How to read buyback disclosures.
Companies disclose share repurchases in three places in the SEC’s EDGAR system. Each answers a different question. Knowing where to look separates retail-investor interpretation from financial-journalist coverage — most CNBC blurbs quote the authorization size; the real action is in the cash-flow statement.
The three filings that matter
1. 8-K — The authorization announcement
An 8-K is filed within 4 business days when something material happens. When a board approves a new buyback program, that 8-K tells you: the dollar limit (e.g., “$110 billion”), any time cap (e.g., “over 5 years” or “no expiration”), and whether it replaces or adds to prior authorizations.

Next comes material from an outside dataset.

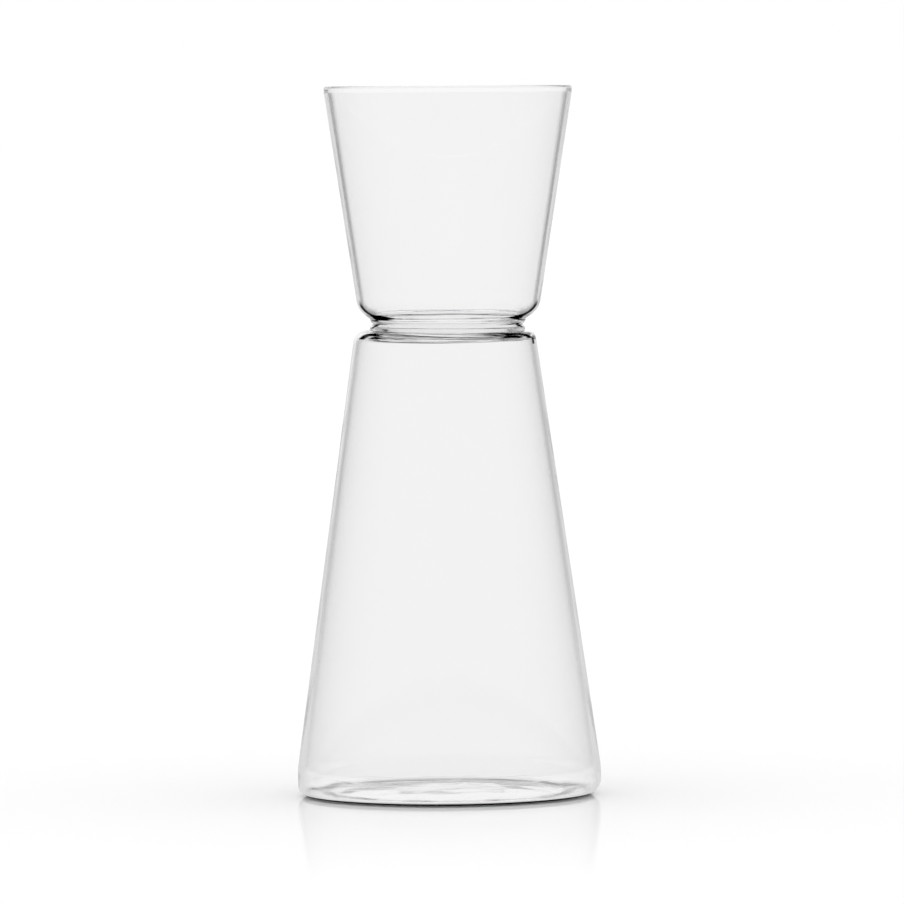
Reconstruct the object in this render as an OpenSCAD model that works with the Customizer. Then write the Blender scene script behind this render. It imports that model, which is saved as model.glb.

What to watch for: “no expiration” means the company can spread repurchases over years; a time cap means a faster pace. Cumulative announcements matter — a $50B program layered on top of a $20B program with $10B remaining tells you what the runway actually is.
2. 10-K — What was actually repurchased
The annual 10-K contains the cash-flow-from-financing statement. The line labeled “repurchases of common stock” or similar shows the dollar amount of share repurchases in the fiscal year. This is the single number that matters most — authorizations are intent; this is execution.
What to watch for: compare to the prior fiscal year (did the pace accelerate or slow?) and to free cash flow (is the company returning earned cash or borrowing to fund buybacks?).
3. 10-Q Issuer Purchases table
Each 10-Q contains a table showing repurchases by month for the quarter: shares purchased, average price, total purchased, and program-to-date authorization remaining. This gives the most granular view — accelerations mid-quarter, pauses during volatility, etc.
What to watch for: when stocks fell in early 2025, some aggressive boards accelerated buybacks to capture the discount; others paused, worried about balance-sheet flexibility. The 10-Q table shows which side a company took.
Common distortions
Gross vs net buybacks
Companies report gross repurchases — dollars spent buying back stock. But if the same company issued $5B of new stock via stock-based compensation in the same year and repurchased $10B, the NET reduction in float is only $5B. Tech companies especially run this pattern.
Debt-funded buybacks
Look at the balance sheet: if long-term debt rose by a similar amount to the buybacks, the company leveraged up to return capital. Not inherently bad, but the risk profile of those shares just changed.
Authorizations ≠ execution
A $75B authorization doesn’t mean $75B of buybacks are coming. Boards routinely let authorizations sit unused for years. The 10-K cash-flow number is always the ground truth.
Accelerated share repurchase (ASR) programs
ASRs are forward-dated large repurchases executed through an investment bank. The initial tranche is reflected upfront; the final settlement (share-count adjustment) comes later. A company using ASRs will show a large buyback number for the quarter it initiates them, which can create misleading yearly comparisons.
How HoldLens handles this
Every row on our buyback tracker cites the specific 10-K or 8-K filing that produced each number, with the filing date visible. Authorization figures are current active programs; repurchased figures are trailing-fiscal-year from the cash flow statement.
We explicitly do not net out stock-based compensation in reported figures — that’s a judgment-call adjustment best made by the investor reviewing the company’s SBC profile. We flag companies where SBC is a material percentage of repurchases in the per-ticker pages when the data is available.